El principal acusado, Nectzary Morales Vázquez, «ya se encuentra bajo prisión provisional». Esta medida cautelar, habitual en los procesos de este tipo, pretende garantizar que no exista riesgo de fuga o entorpecimiento en la investigación. Sin embargo, más allá del formalismo legal, lo que está en juego es la percepción de justicia en un contexto donde la credibilidad de las instituciones pende de un hilo. La Fiscalía asegura que se practican diligencias para reunir pruebas que permitan esclarecer lo sucedido, aunque la opinión pública sigue esperando más respuestas, por ejemplo, si el tal Nectzary existe o es otra espectáculo más de estos sinvergüenzas.
El caso pone en evidencia el delicado equilibrio entre el discurso institucional y la realidad. Por un lado, la Fiscalía insiste en que se respetan los derechos y garantías reconocidos en la Constitución; por otro, la población percibe que los procesos judiciales muchas veces se convierten en un espectáculo donde la transparencia es escasa.
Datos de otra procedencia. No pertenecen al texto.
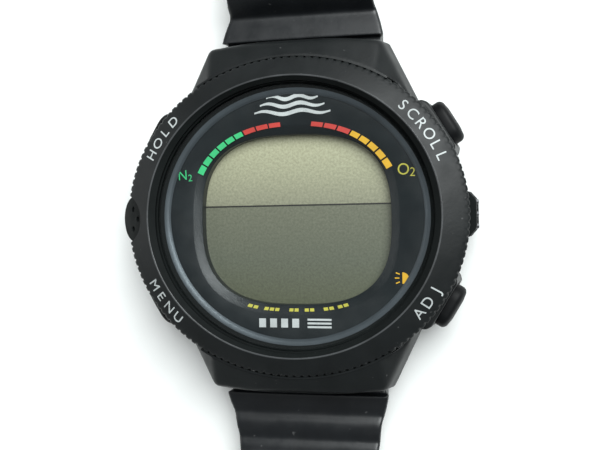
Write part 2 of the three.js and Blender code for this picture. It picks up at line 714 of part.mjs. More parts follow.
function strapLower() {
  const points = [...HUMP, [42, 6.9], [50, 5.3], [61, 3.1], [71, 1.8], [LOWER_FLAT.y, LOWER_FLAT.z]];
  const centre = spline(points, 26);
  centre.push(new THREE.Vector2(LOWER_TIP, LOWER_FLAT.z));
  const tapered = (y) => Math.min(strapThickness(y), Math.max(3.0, 3.2 - (y - 50) / 100));
  const side = ribbonSide(centre, tapered);
  const tipLength = 6;
  const tip = [0, 18, 36, 54, 72, 88].map((degrees) => [
    LOWER_TIP - tipLength + tipLength * Math.sin(rad(degrees)),
    9.4 * Math.cos(rad(degrees)),
  ]);
  const band = common(across(side, -13, 13), upright(strapPlan([[70, STRAP.half], ...tip]), -5, 20));
  const holes = Array.from({ length: HOLE.count }, (_, i) => {
    const slot = upright(stadium(2 * (HOLE.half + HOLE.r), 2 * HOLE.r), -3, 6, 3);
    return slot.translate(0, HOLE.first + i * HOLE.pitch, 0);
  });
  return cut(join(strapRoot(), band), barTunnel(), ...holes).rotateZ(Math.PI);
}

add('strap_upper', strapUpper(), rubber);
add('strap_lower', strapLower(), rubber);

function springBar(r, half, tip, tipReach) {
  return alongX(turned([
    [0, -tipReach],
    [tip, -tipReach],
    [tip, -half],
    [r, -half],
    [r, half],
    [tip, half],
    [tip, tipReach],
    [0, tipReach],
  ], 12));
}
add('spring_bar_12', springBar(BAR.r, 11.0, 0.5, 12.2).translate(0, BAR.y, BAR.z), steel);
add('spring_bar_6', springBar(BAR.r, 11.0, 0.5, 12.2).translate(0, -BAR.y, BAR.z), steel);

// ---- buckle, built along +Y from its bar, then pitched down to rest on its front edge
const buckle = new THREE.Group();
buckle.position.set(0, UPPER_END.y + 0.9, UPPER_END.z - 0.05);
buckle.rotation.x = rad(-BUCKLE.pitch);
model.add(buckle);

function buckleFrame() {
  const { half, inner, reach, open, thick } = BUCKLE;
  const plan = polygon([
    [-half, -1.6], [-half, reach - 2.5], [-half + 2.5, reach],
    [half - 2.5, reach], [half, reach - 2.5], [half, -1.6],
    [inner, -1.6], [inner, open], [-inner, open], [-inner, -1.6],
  ]);
  const holes = alongX(rod(0.75, -11, 11, 8));
  return cut(upright(plan, -thick, thick), holes);
}

function buckleTongue() {
  const eye = alongX(turnedRing([[1.05, -1.2], [1.85, -1.2], [1.85, 1.2], [1.05, 1.2]], 14));
  const side = polygon([
    [0.5, 1.2], [3, 0.3], [6, 0.3], [10.4, 1.6], [13.6, 1.6], [13.6, 2.3],
    [13.2, 2.6], [10, 2.6], [5.6, 1.3], [3, 1.3], [1.0, 1.8],
  ]);
  return join(eye, across(side, -1.2, 1.2));
}
add('buckle_frame', buckleFrame(), steel, buckle);
add('buckle_bar', springBar(0.8, 9.5, 0.5, 10.7), steel, buckle);
add('buckle_tongue', buckleTongue(), steel, buckle);

// ---- keepers: loops round the strap, high enough for the strap's tail as well
function keeperLoop() {
  const { half, wall, long } = KEEPER;
  const [low, high] = [-STRAP.thick / 2 - GAP, STRAP.thick / 2 + 3.6];
  const ring = polygon([
    [-half - wall, low - wall + 0.8], [-half - wall + 0.8, low - wall],
    [half + wall - 0.8, low - wall], [half + wall, low - wall + 0.8],
    [half + wall, high + wall - 1.2], [half + wall - 1.2, high + wall],
    [-half - wall + 1.2, high + wall], [-half - wall, high + wall - 1.2],
  ]);
  ring.holes.push(polygon([[-half, low], [half, low], [half, high], [-half, high]]));
  return upright(ring, -long / 2, long / 2).rotateX(Math.PI / 2);
}

function addKeeper(name, y) {
  const slope = (UPPER_END.z - UPPER_STRAIGHT.z) / (UPPER_END.y - UPPER_STRAIGHT.y);
  const keeper = add(name, keeperLoop(), rubber);
  keeper.position.set(0, y, UPPER_STRAIGHT.z + slope * (y - UPPER_STRAIGHT.y));
  keeper.rotation.x = Math.atan(slope);
}
addKeeper('keeper_fixed', KEEPER.fixed);
addKeeper('keeper_sliding', KEEPER.sliding);

export default model;
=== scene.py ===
"""Wrist dive computer: the surfaces that show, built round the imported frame.

Sizes below are in millimetres, in the part's own frame: +Z out of the face, +Y to 12 o'clock.
"""

import json
import math

import bmesh
import bpy
from mathutils import Matrix, Vector


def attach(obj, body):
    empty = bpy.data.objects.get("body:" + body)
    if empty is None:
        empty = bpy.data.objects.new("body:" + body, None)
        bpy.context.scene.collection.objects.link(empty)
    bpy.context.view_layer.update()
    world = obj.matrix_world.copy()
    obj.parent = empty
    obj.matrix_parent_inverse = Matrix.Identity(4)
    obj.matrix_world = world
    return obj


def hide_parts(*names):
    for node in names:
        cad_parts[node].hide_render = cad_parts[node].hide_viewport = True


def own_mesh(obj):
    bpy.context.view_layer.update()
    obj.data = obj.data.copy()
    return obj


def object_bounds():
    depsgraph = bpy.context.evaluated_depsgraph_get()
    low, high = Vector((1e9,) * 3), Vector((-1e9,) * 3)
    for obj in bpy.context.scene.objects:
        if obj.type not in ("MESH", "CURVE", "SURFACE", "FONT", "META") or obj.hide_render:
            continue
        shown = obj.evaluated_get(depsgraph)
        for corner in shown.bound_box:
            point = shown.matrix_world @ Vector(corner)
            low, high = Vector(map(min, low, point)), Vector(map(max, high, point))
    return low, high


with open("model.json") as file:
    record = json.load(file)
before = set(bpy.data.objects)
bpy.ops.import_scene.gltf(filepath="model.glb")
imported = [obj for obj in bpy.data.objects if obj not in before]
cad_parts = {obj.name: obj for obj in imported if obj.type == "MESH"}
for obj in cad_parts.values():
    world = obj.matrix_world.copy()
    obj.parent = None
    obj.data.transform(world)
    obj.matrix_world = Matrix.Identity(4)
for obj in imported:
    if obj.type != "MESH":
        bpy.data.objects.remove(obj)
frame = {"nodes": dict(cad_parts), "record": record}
cad_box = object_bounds()
NODES = frame["nodes"]
MM = 0.001

# Head. a and b are an oval's half axes along X and Y. A tuple gives the same two, then perhaps a height.
# Angles are in degrees, anticlockwise from 3 o'clock.
BEZEL = {"a": 23.5, "b": 21.4, "bottom": 10.9, "rim": 12.4, "spread": 0.11}
LIP = (20.3, 18.9, 13.95)
LIP_WIDTH = 0.2
THROAT = {"a": 19.3, "b": 18.2, "bottom": 13.0, "top": 13.35}
SOCKET = (21.25, 19.65)
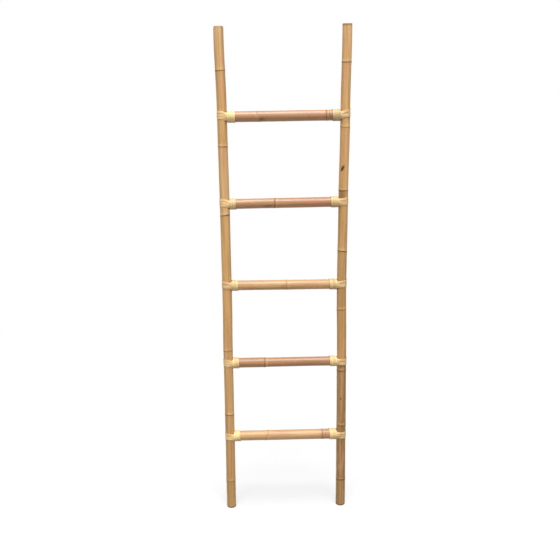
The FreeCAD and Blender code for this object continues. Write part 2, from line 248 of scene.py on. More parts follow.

La gravedad de los hechos obliga a preguntarse si la sanción que se impondrá será un verdadero acto de justicia o, simplemente, un escarmiento que busque reafirmar el control del Estado sobre la narrativa de la violencia.
Resulta inevitable mirar este suceso desde una óptica política. La muerte de un oficial de la Policía no solo es un crimen contra una persona, sino también un desafío directo a la autoridad del régimen. En este sentido, la Fiscalía no se limita a investigar un asesinato: construye un relato en el que se reafirma la capacidad del Estado para “defender a su pueblo y sus instituciones”, como rezan sus comunicados. La cuestión es si esa defensa se traduce realmente en protección ciudadana o en la perpetuación de un aparato que actúa más en función de su propia supervivencia que del bienestar social.
El espectáculo está servido. La Fiscalía promete que, en cuanto culmine la investigación, solicitará sanciones “en correspondencia con la gravedad de los hechos”. Lo cierto es que este proceso no solo se ventilará en los tribunales, sino también en la opinión pública, cada vez más desconfiada y consciente de que los comunicados oficiales rara vez cuentan toda la historia. En el asesinato de Leonel Mesa Rodríguez se juega algo más que un proceso penal: se juega la legitimidad de un sistema que dice defender la legalidad, pero que carga sobre sus hombros un historial de impunidad y represión.